Apple will live-stream its "Spring forward" event on Monday (US time), when it's expected to tout the Apple Watch and reveal its pricing and on-sale date.
The to-do will take place at San Francisco's Yerba Buena Center for the Arts, a frequent Apple venue, most recently for the October 2013 unveiling of the iPad Air.
Analysts anticipate that Apple will expand on the Watch's introduction last fall, when it showed off the device and began beating the promotional drum for the embryonic category.
It has done it before -- sort of -- but only for the most important products, touting something twice before sales begin, with the second round piggybacked on an already-slated event. In 2007, the iPhone's second stint on stage was at Apple's Worldwide Developer Conference, for example. But that repeat appearance was just nine minutes long.
Apple's reversed the order for the Watch, first riding the iPhone 6's coattails -- but for a long 47 minutes -- then giving the device its own dedicated event.
"The timing was such that they wanted to introduce it last year," noted Jan Dawson, chief analyst at Jackdaw Research. "But there were many details that weren't finalized [at that time]. Apple wants to get the messaging right, or more accurately, make sure that the media has the essential information for the first splash."
Among the omissions last year was a full disclosure on pricing -- CEO Tim Cook only set the bottom-end Sport model's price at $349 -- for the line, which also includes the stainless steel Watch and 18-karat gold Edition models.
Apple will spell out prices for the three models, perhaps with different prices for the two sizes -- 38mm and 42mm -- and the cost of their accessory bands. The price list will likely be complex, what with 10 configurations for the Sport, 18 for the Watch and at least 6 for the Edition, and the on-screen matrix may tax the capabilities of Apple's Keynote gurus.
Speculation about the price of the Edition -- the most expensive model -- picked up steam this week, with seemingly every Apple-oriented analyst or pundit chiming in with their bets. The reaction to that speculation will crest on Monday, but early indications are that considerable "ink" will be spilled on the I-can't-believe-Apple's-charging-X-dollars refrain.

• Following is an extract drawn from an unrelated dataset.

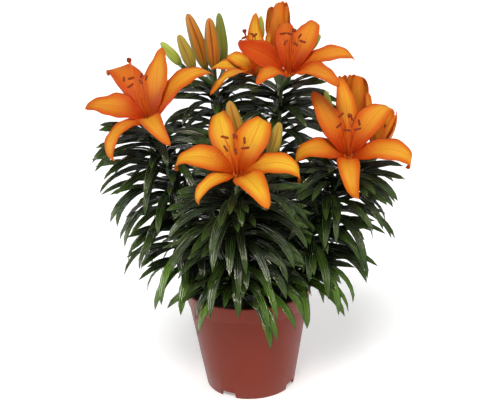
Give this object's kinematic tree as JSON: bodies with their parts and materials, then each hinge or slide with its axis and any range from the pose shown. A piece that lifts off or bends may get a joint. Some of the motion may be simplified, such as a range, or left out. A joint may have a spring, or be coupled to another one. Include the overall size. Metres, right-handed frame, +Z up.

"The Edition 'controversy' is playing right into Apple's hands," tweeted Mark Tegethoff in a reply to independent analyst Ben Thompson of Stratechery. "All of a sudden a $350 item is being thought of as 'cheap.'"
For his part, Thompson had a flash of déjà vu. "Funny how many Edition critics are starting to sound like PC folks criticizing 'expensive' Macs w/ same specs," Thompson tweeted, referring to the objections others expressed about a high or very-high price for the gold Apple Watch. "Like UX [user experience], luxury is a feature."
Long-time Apple watchers may sense a different kind of familiarity: Pre-announcement rumors of the iPad trended high -- many bet around $1,000 -- which got the company raves after then-CEO Steve Jobs revealed a $499 entry-level price, saying, "When we set out to develop the iPad ... [we had] an aggressive price goal, because we want to put this in the hands of a lot of people."
That same kind of spin could result Monday.
Also on Apple's anticipated agenda: More demonstrations of the first-party apps for the Watch, as well as some select third-party apps; an explanation of its battery life and charging time; and its availability.
Because Apple typically kicks off new product sales on Fridays - and because Cook has already pegged April - one possible on-sales date is April 2, the first Friday of the month.
Apple's webcast will start at 10 a.m. PT (1 p.m. ET), and as usual, will be limited to those running Safari on OS X or iOS, or who own an Apple TV. In this instance, however, the viewing restrictions make some sense, as the Apple Watch will require an iPhone 5 or later.